Donald Trump engage la démolition de la régulation financière

La réglementation financière issue de la crise de 2008 est dans la ligne de mire de Donald Trump. Sans attendre, celui-ci a signé deux nouveaux décrets visant à démanteler toutes les maigres avancées de la loi Dodd-Frank. Wall Street applaudit, demandant la levée au plus vite de l’interdiction de spéculer pour compte propre.

4 février 2017 | tiré de mediapart.fr

Cela n’a pas traîné. Quinze jours à peine après s’être installé à la Maison Blanche, Donald Trump a commencé son travail de démolition de la régulation financière. D’un trait de plume, il a engagé, vendredi 3 février, le processus d’annulation de tous les dispositifs adoptés après la crise financière de 2008, en signant deux ordres présidentiels (« executive orders »), dont il use et abuse depuis son installation. 

Sans attendre, Donald Trump a décidé de s’attaquer à la réglementation la plus symbolique de l’après-crise financière : laloi Dodd-Frank, adoptée en 2010 pour encadrer un peu mieux les activités bancaires et financières. Bien que très limitée par rapport aux ambitions initiales affichées par Barack Obama lors de son accession au pouvoir, celle-ci est encore jugée insupportable par Wall Street, les banquiers ne rêvant que d’une chose : revenir à l’ordre – ou plutôt au désordre – ancien, qui a mené le monde à la catastrophe.

Dans la foulée, Donald Trump a lancé l’annulation de toute la réglementation, adoptée elle aussi après la crise de 2008, censée protéger les consommateurs et les épargnants contre les pratiques abusives de la finance et les produits toxiques comme les subprimes, par exemple. Les textes imposant notamment aux conseillers financiers de recommander aux fonds de pension des investissements « dans l’intérêt de leurs clients » vont être abolis, car trop contraignants pour la finance.

Pour la circonstance, Donald Trump avait veillé à une mise en scène soignée. Il avait accueilli le président de Blackstone, un des plus gros hedge funds américains, et le président de JPMorgan Chase, Jamie Dimon, afin de les associer à la bonne nouvelle. Le signal ne pouvait être plus clair : la Maison Blanche est à l’écoute de Wall Street, de toutes les demandes de Wall Street.

« Nous projetons de supprimer une grande partie de la loi Dodd-Frank, parce que je connais beaucoup de personnes, des amis, qui ont de belles affaires mais ne peuvent pas emprunter de l’argent. Les banques ne veulent pas leur prêter à cause des règles et des régulations inscrites dans la loi », a commenté Donald Trump, avant de rappeler qu’il s’agisssait d’une de ses promesses de campagne.

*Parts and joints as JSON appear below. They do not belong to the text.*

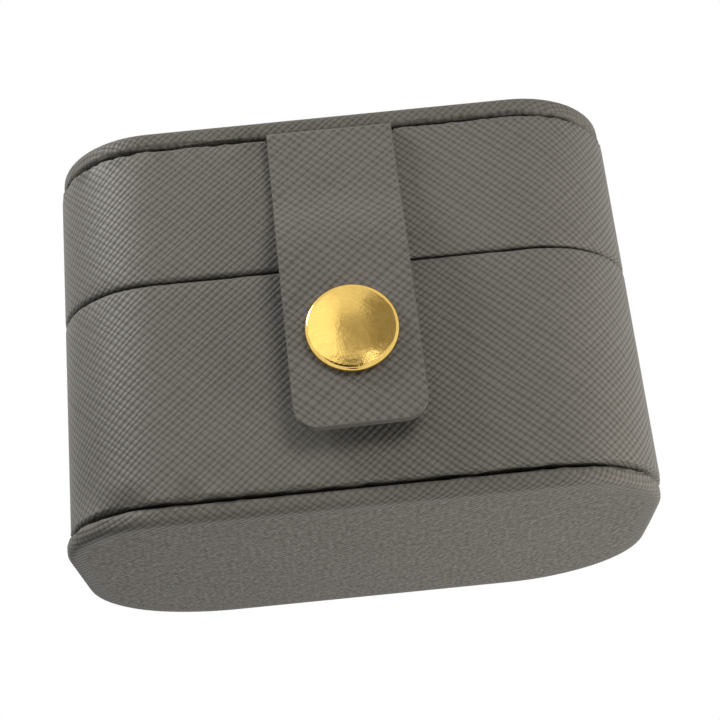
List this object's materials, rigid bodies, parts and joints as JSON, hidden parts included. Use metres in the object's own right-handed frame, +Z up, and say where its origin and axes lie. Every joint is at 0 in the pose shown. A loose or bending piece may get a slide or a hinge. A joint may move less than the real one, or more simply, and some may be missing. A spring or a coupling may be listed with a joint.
{
  "type": "ring box",
  "caption": "Small leatherette ring box with rounded ends, a lid on a leather hinge, a snap strap in front and velvet ring cushions inside.",
  "frame": {"origin": "middle of the bottom face, which the box stands on", "axes": "+X to the viewer's right along the width, -Y the front with the strap, +Y the hinge side, +Z up"},
  "size_m": [0.075, 0.0504, 0.0542],
  "materials": {
    "saffiano": "cross-hatch embossed leatherette, satin, warm grey",
    "board": "plain greyboard",
    "suede": "short suede, warm grey",
    "velvet": "short velvet, warm grey",
    "foam": "foam, matt",
    "gilt": "polished gold plate",
    "spring_steel": "drawn wire"
  },
  "bodies": {
    "base": {"bottom_board": "board", "bottom_cover": "saffiano", "base_wall_board": "board", "base_wall_cover": "saffiano", "base_liner": "suede", "roll_bed": "foam", "ring_roll_1": "velvet", "ring_roll_2": "velvet", "ring_roll_3": "velvet", "ring_roll_4": "velvet", "snap_stud": "gilt", "snap_post": "gilt", "hinge_strip": "saffiano"},
    "lid": {"lid_wall_board": "board", "lid_wall_cover": "saffiano", "top_board": "board", "top_cover": "saffiano", "lid_liner": "suede", "lid_pad": "velvet", "strap_root": "saffiano"},
    "strap": {"strap_backing": "saffiano", "strap_core": "board", "strap_outer": "saffiano", "snap_cap": "gilt", "snap_socket": "gilt", "snap_spring": "spring_steel"}
  },
  "joints": [
    {"name": "lid_hinge", "type": "hinge", "parent": "base", "child": "lid", "pos_m": [0, 0.0225, 0.0317], "axis": [-1, 0, 0], "range_deg": [0, 110], "deforming": ["hinge_strip"]},
    {"name": "strap_hinge", "type": "hinge", "parent": "lid", "child": "strap", "pos_m": [0, -0.02335, 0.0493], "axis": [-1, 0, 0], "range_deg": [0, 160], "deforming": ["strap_root", "snap_spring"]}
  ]
}
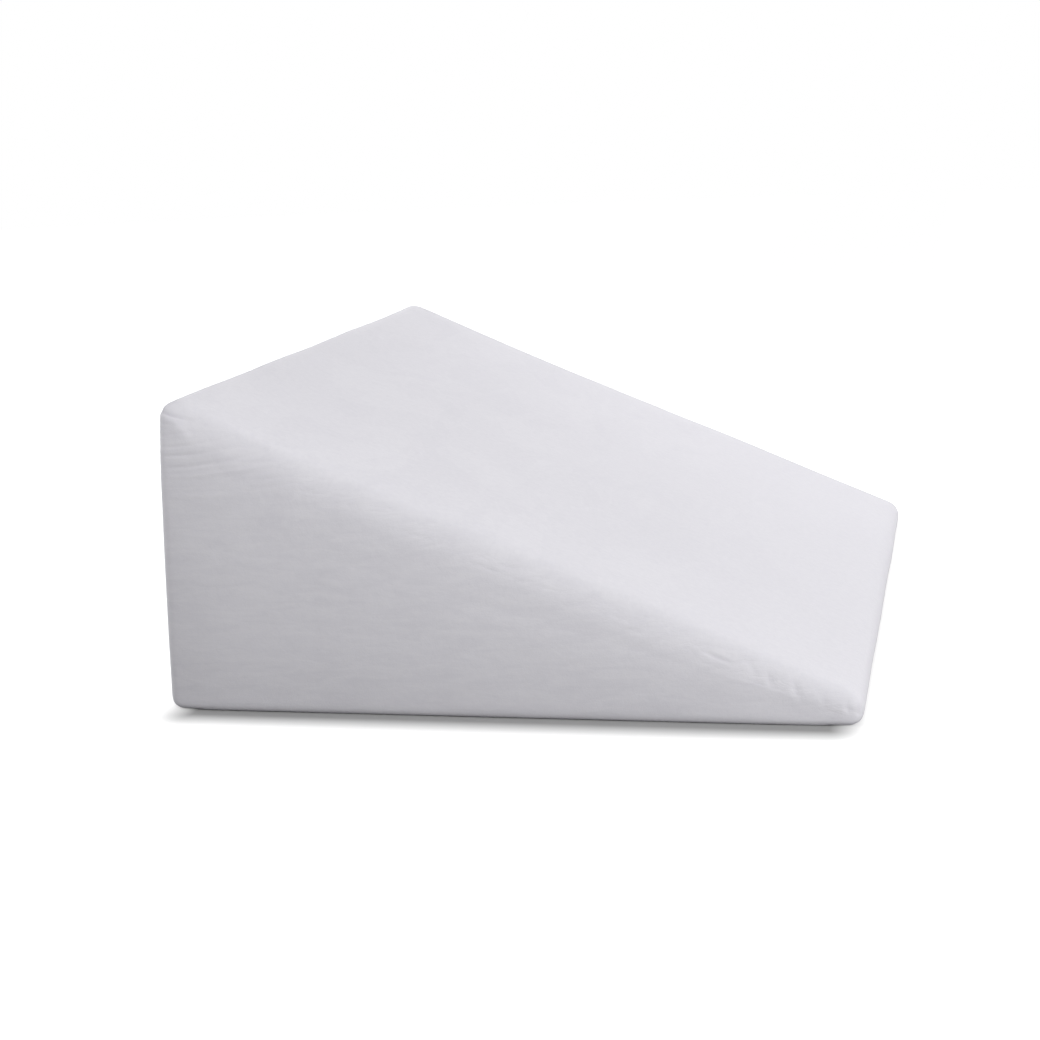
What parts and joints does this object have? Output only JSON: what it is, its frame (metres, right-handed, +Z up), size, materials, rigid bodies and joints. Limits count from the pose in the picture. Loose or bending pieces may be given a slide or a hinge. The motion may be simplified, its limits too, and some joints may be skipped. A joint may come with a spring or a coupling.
{
  "type": "wedge pillow",
  "caption": "Wide foam wedge pillow in a close-fitting, short-napped pale cover, with soft rolled edges and gathers below the tall top corners.",
  "frame": {"origin": "middle of the flat underside", "axes": "+X down the slope, from the tall end to the thin end; +Y across the width; +Z up, with the pillow resting on its underside"},
  "size_m": [0.6614, 0.914, 0.2976],
  "materials": {
    "cover_cloth": "matte, short soft nap, pale grey with a faint lilac cast"
  },
  "bodies": {
    "root": {"wedge_pillow": "cover_cloth"}
  },
  "joints": []
}
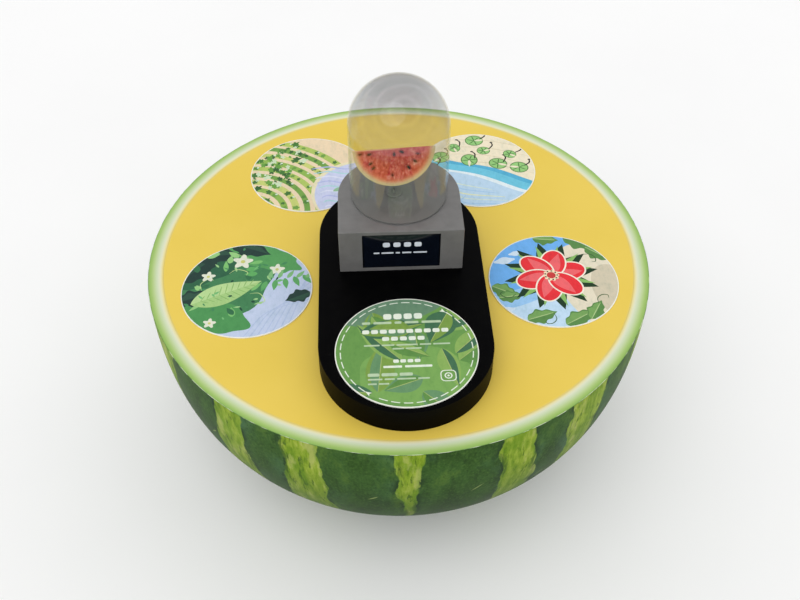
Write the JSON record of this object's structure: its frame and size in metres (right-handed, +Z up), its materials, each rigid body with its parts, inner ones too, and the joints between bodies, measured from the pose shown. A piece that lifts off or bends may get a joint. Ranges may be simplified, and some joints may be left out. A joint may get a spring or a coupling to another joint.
{
  "type": "halved melon display table",
  "caption": "Round exhibit table shaped like the lower half of a striped melon, with round picture panels, a small screen and a melon wedge under a clear dome.",
  "frame": {"origin": "on the floor, at the middle of the round foot's underside, below the dome's axis", "axes": "+Z up along the table's and the dome's axis; -Y is the front, with the screen and the info disc; +X is to the right of someone facing the screen"},
  "size_m": [1.5, 1.5, 1.325],
  "materials": {
    "foot_black": "matt black paint",
    "inlet_plastic": "moulded",
    "rind": "printed dark green with pale green stripes, satin varnish",
    "rim_green": "paint that fades from off-white inside to leaf green outside",
    "top_yellow": "satin warm yellow paint",
    "support_steel": "bare",
    "support_aluminium": "mill",
    "sensor_plastic": "moulded",
    "picture_left_front": "satin print with a white border",
    "picture_right_front": "satin print with a white border",
    "picture_left_back": "satin print with a white border",
    "picture_right_back": "satin print with a white border",
    "plinth_black": "satin black",
    "info_green": "satin print with a white border",
    "case_metal": "folded sheet",
    "case_black": "moulded",
    "housing_grey": "satin grey paint",
    "screen_dark": "dark glass over a screen that is off",
    "dome_floor_grey": "matt grey",
    "clear_acrylic": "clear, polished",
    "melon_flesh": "red flesh with dark seeds, pale inner rind and striped green skin"
  },
  "bodies": {
    "root": {"foot_disc": "foot_black", "power_inlet": "inlet_plastic", "rind_shell": "rind", "rim_ring": "rim_green", "table_top": "top_yellow", "support_column": "support_steel", "support_cross": "support_aluminium", "touch_sensor_left_front": "sensor_plastic", "touch_sensor_right_front": "sensor_plastic", "touch_sensor_left_back": "sensor_plastic", "touch_sensor_right_back": "sensor_plastic", "touch_sensor_info": "sensor_plastic", "picture_disc_left_front": "picture_left_front", "picture_disc_right_front": "picture_right_front", "picture_disc_left_back": "picture_left_back", "picture_disc_right_back": "picture_right_back", "plinth": "plinth_black", "info_disc": "info_green", "power_supply": "case_metal", "housing": "housing_grey", "screen_glass": "screen_dark", "display_module": "case_metal", "controller_box": "case_black", "dome_floor": "dome_floor_grey", "dome": "clear_acrylic", "wedge_stand": "clear_acrylic", "melon_wedge": "melon_flesh"}
  },
  "joints": []
}
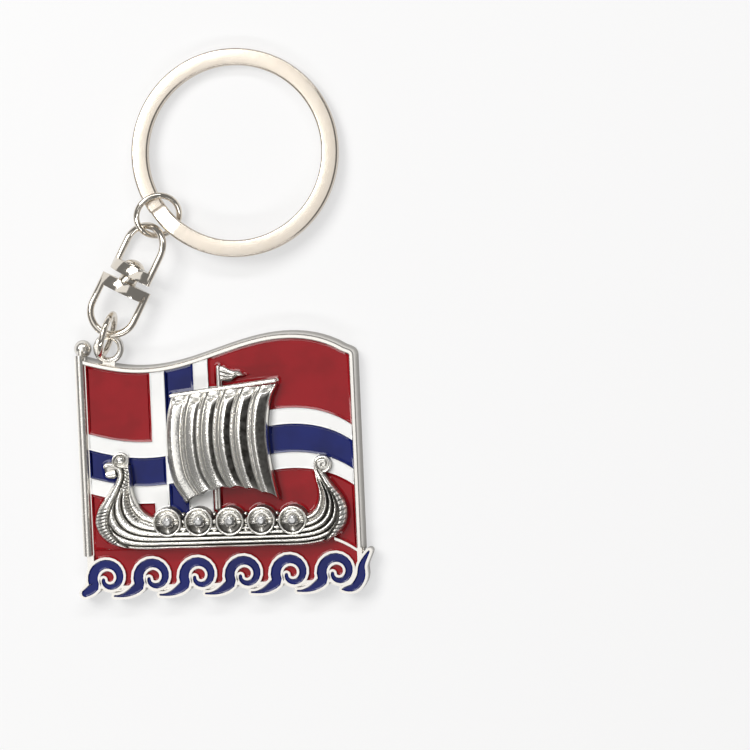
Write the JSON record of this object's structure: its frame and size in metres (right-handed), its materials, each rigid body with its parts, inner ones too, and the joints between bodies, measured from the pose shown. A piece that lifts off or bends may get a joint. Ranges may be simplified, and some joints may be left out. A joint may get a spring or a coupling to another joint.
{
  "type": "enamelled flag keychain",
  "caption": "Keychain: wavy enamelled cross-flag pendant with a longship in high relief, hung from a flat split ring by a double-bail swivel.",
  "frame": {"origin": "middle of the pendant's plate at its flat back face", "axes": "+X to the flag's fly, +Y up the flag pole towards the split ring, +Z out of the decorated face"},
  "size_m": [0.046, 0.0842, 0.0076],
  "materials": {
    "antique_silver": "cast metal with an antiqued silver plating",
    "polished_nickel": "polished nickel plating",
    "red_enamel": "gloss soft enamel",
    "blue_enamel": "gloss soft enamel",
    "white_enamel": "gloss soft enamel",
    "clear_stone": "cut clear stone"
  },
  "bodies": {
    "pendant": {"flag_casting": "antique_silver", "longship": "antique_silver", "canton_red": "red_enamel", "fly_red_upper": "red_enamel", "hoist_red_lower": "red_enamel", "small_red_lower": "red_enamel", "midship_red": "red_enamel", "fly_red_lower": "red_enamel", "band_red": "red_enamel", "cross_white": "white_enamel", "top_blue": "blue_enamel", "hoist_blue": "blue_enamel", "inner_blue": "blue_enamel", "foot_blue": "blue_enamel", "fly_blue": "blue_enamel", "crystal_1": "clear_stone", "crystal_2": "clear_stone", "crystal_3": "clear_stone", "crystal_4": "clear_stone", "crystal_5": "clear_stone", "wave_blue_1": "blue_enamel", "wave_blue_2": "blue_enamel", "wave_blue_3": "blue_enamel", "wave_blue_4": "blue_enamel", "wave_blue_5": "blue_enamel", "wave_blue_6": "blue_enamel", "crest_blue": "blue_enamel"},
    "lower_jump": {"lower_jump_ring": "polished_nickel"},
    "swivel_lower": {"lower_bail": "polished_nickel", "swivel_rivet": "polished_nickel"},
    "swivel_upper": {"upper_bail": "polished_nickel"},
    "upper_jump": {"upper_jump_ring": "polished_nickel"},
    "key_ring": {"split_ring": "polished_nickel"}
  },
  "joints": [
    {"name": "lug_hinge", "type": "hinge", "parent": "pendant", "child": "lower_jump", "pos_m": [-0.01665, 0.0219, 0.0017], "axis": [1, 0, 0], "range_deg": [-100, 5]},
    {"name": "lower_bail_swing", "type": "hinge", "parent": "lower_jump", "child": "swivel_lower", "pos_m": [-0.01699, 0.02257, 0.0035], "axis": [0, 0, 1], "range_deg": [-10, 38]},
    {"name": "swivel_turn", "type": "hinge", "parent": "swivel_lower", "child": "swivel_upper", "pos_m": [-0.01279, 0.03046, 0.00304], "axis": [0.4688, 0.8818, -0.0515], "continuous": true},
    {"name": "upper_jump_swing", "type": "hinge", "parent": "swivel_upper", "child": "upper_jump", "pos_m": [-0.00859, 0.03836, 0.00258], "axis": [0.7909, -0.3932, 0.4688], "range_deg": [-28, 55]},
    {"name": "key_ring_slide_round", "type": "hinge", "parent": "upper_jump", "child": "key_ring", "pos_m": [0.00445, 0.04923, 0.00193], "axis": [0.0098, 0.0603, 0.9981], "continuous": true}
  ]
}
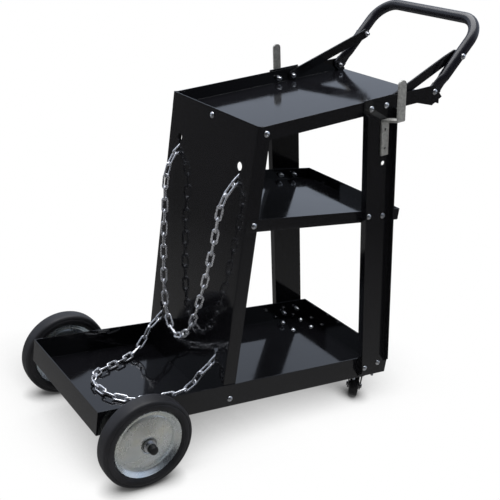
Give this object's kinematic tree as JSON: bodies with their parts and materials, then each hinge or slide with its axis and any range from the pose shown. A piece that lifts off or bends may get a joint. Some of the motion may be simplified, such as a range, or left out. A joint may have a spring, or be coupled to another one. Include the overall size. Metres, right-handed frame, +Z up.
{
  "type": "welding cart",
  "caption": "Three-deck gas welding cart with a raised pull handle, rear wheels, swivel casters, cable hooks and bottle chains.",
  "frame": {"origin": "on the ground, in the middle of the cart's length and width", "axes": "+X towards the handle and casters, +Y to the left, +Z up"},
  "size_m": [0.8162, 0.4392, 0.8459],
  "materials": {
    "black_paint": "gloss powder coat",
    "zinc_plate": "bright zinc plating",
    "hook_zinc": "dull galvanised",
    "rim_zinc": "zinc plated pressing",
    "chain_zinc": "bright zinc plated wire",
    "steel": "turned steel",
    "tyre_rubber": "smooth solid rubber",
    "caster_rubber": "moulded rubber",
    "cap_plastic": "moulded cap"
  },
  "bodies": {
    "cart": {"base_pan": "black_paint", "middle_shelf": "black_paint", "top_tray": "black_paint", "back_panel": "black_paint", "front_leg_left": "black_paint", "front_leg_right": "black_paint", "cable_hook_left": "hook_zinc", "cable_hook_right": "hook_zinc", "hook_screws": "zinc_plate", "handle_tube": "black_paint", "handle_brace_left": "black_paint", "handle_brace_right": "black_paint", "handle_bolts": "zinc_plate", "brace_bolts": "zinc_plate", "handle_nuts": "zinc_plate", "leg_bolts": "zinc_plate", "leg_nuts": "zinc_plate", "panel_bolts": "zinc_plate", "panel_nuts": "zinc_plate", "axle": "steel", "caster_bolts": "zinc_plate", "caster_nuts": "zinc_plate", "upper_chain_anchors": "chain_zinc", "lower_chain_anchors": "chain_zinc", "axle_bracket_left": "black_paint", "axle_spacer_left": "steel", "axle_washers_left": "zinc_plate", "axle_cap_left": "cap_plastic", "caster_plate_left": "black_paint", "caster_race_left": "black_paint", "caster_kingpin_left": "steel", "axle_bracket_right": "black_paint", "axle_spacer_right": "steel", "axle_washers_right": "zinc_plate", "axle_cap_right": "cap_plastic", "caster_plate_right": "black_paint", "caster_race_right": "black_paint", "caster_kingpin_right": "steel"},
    "rear_wheel_left": {"wheel_tyre_left": "tyre_rubber", "wheel_rim_outer_left": "rim_zinc", "wheel_rim_inner_left": "rim_zinc", "wheel_hub_left": "steel"},
    "rear_wheel_right": {"wheel_tyre_right": "tyre_rubber", "wheel_rim_outer_right": "rim_zinc", "wheel_rim_inner_right": "rim_zinc", "wheel_hub_right": "steel"},
    "caster_swivel_left": {"caster_fork_left": "black_paint", "caster_axle_left": "steel"},
    "caster_wheel_body_left": {"caster_wheel_left": "caster_rubber"},
    "caster_swivel_right": {"caster_fork_right": "black_paint", "caster_axle_right": "steel"},
    "caster_wheel_body_right": {"caster_wheel_right": "caster_rubber"},
    "upper_chain_run": {"upper_chain": "chain_zinc"},
    "lower_chain_run": {"lower_chain": "chain_zinc"}
  },
  "joints": [
    {"name": "rear_wheel_left_spin", "type": "hinge", "parent": "cart", "child": "rear_wheel_left", "pos_m": [-0.31913, 0.183, 0.089], "axis": [0, 1, 0], "continuous": true},
    {"name": "rear_wheel_right_spin", "type": "hinge", "parent": "cart", "child": "rear_wheel_right", "pos_m": [-0.31913, -0.183, 0.089], "axis": [0, 1, 0], "continuous": true},
    {"name": "caster_left_swivel", "type": "hinge", "parent": "cart", "child": "caster_swivel_left", "pos_m": [0.2436, 0.112, 0.07146], "axis": [0.0347, 0, 0.9994], "continuous": true},
    {"name": "caster_left_spin", "type": "hinge", "parent": "caster_swivel_left", "child": "caster_wheel_body_left", "pos_m": [0.25589, 0.12639, 0.025], "axis": [0.7189, -0.6947, -0.025], "continuous": true},
    {"name": "caster_right_swivel", "type": "hinge", "parent": "cart", "child": "caster_swivel_right", "pos_m": [0.2436, -0.112, 0.07146], "axis": [0.0347, 0, 0.9994], "continuous": true},
    {"name": "caster_right_spin", "type": "hinge", "parent": "caster_swivel_right", "child": "caster_wheel_body_right", "pos_m": [0.25589, -0.09761, 0.025], "axis": [0.7189, -0.6947, -0.025], "continuous": true},
    {"name": "upper_chain_swing", "type": "hinge", "parent": "cart", "child": "upper_chain_run", "pos_m": [-0.1324, 0, 0.52937], "axis": [0, 1, 0], "range_deg": [0, 35]},
    {"name": "lower_chain_swing", "type": "hinge", "parent": "cart", "child": "lower_chain_run", "pos_m": [-0.14493, 0, 0.16859], "axis": [0, 1, 0], "range_deg": [0, 25]}
  ]
}
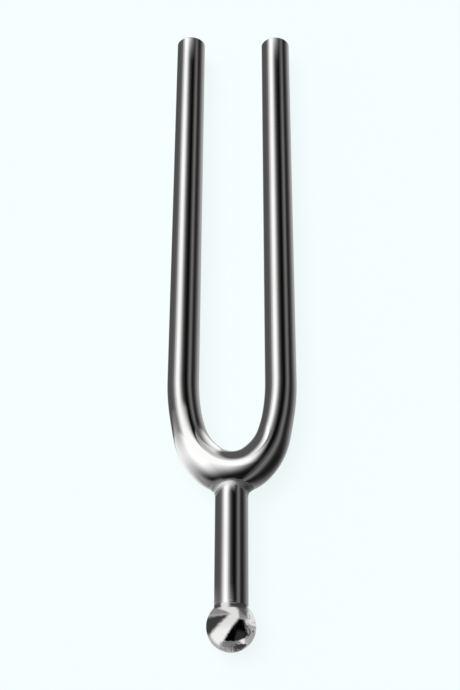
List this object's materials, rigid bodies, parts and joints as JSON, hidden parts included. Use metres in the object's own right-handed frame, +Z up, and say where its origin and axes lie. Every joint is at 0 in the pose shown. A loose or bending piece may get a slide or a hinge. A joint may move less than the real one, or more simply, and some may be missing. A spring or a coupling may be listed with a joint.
{
  "type": "tuning fork",
  "caption": "Round-prong steel tuning fork with a thickened U-shaped yoke, a brazed round stem and a ball end; a struck pitch reference.",
  "frame": {"origin": "on the surface that the fork lies on, under the middle of its length", "axes": "+Y along the fork from the ball to the prong tips, +X from the left prong to the right one, +Z up, square to the plane of the U"},
  "size_m": [0.0244, 0.1328, 0.0086],
  "materials": {
    "prong_bar_plating": "polished bright nickel plate on steel",
    "stem_plating": "polished bright nickel plate on turned steel",
    "ball_plating": "bright nickel plate, scuffed where the ball is set down",
    "braze_plating": "bright nickel plate over a braze fillet, slightly uneven"
  },
  "bodies": {
    "root": {"prong_bar": "prong_bar_plating", "stem": "stem_plating", "ball_end": "ball_plating", "yoke_braze": "braze_plating", "ball_braze": "braze_plating"}
  },
  "joints": []
}
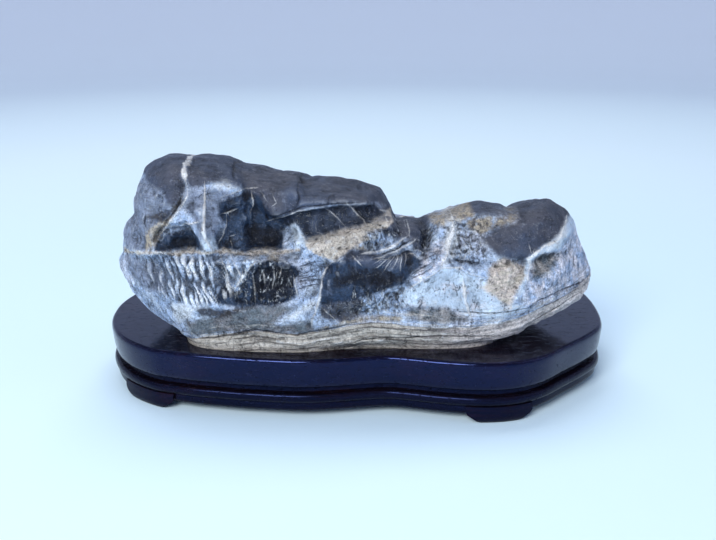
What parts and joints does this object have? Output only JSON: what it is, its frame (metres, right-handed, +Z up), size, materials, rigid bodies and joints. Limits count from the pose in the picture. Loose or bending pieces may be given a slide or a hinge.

La sénatrice démocrate Elisabeth Warren, qui a été très en pointe dans le combat pour la régulation financière, a immédiatement réagi à cette décision  : « Donald Trump a beaucoup attaqué Wall Street pendant sa campagne, mais en tant que président, nous découvrons de quel côté il est réellement. […] Les banquiers de Wall Street et les lobbyistes qui, par leur cupidité et leur inconscience, ont presque détruit le pays peuvent sabler le champagne. Mais le peuple américain n’a pas oublié la crise financière de 2008 et il n’oubliera pas ce qu’il s’est passé aujourd’hui. »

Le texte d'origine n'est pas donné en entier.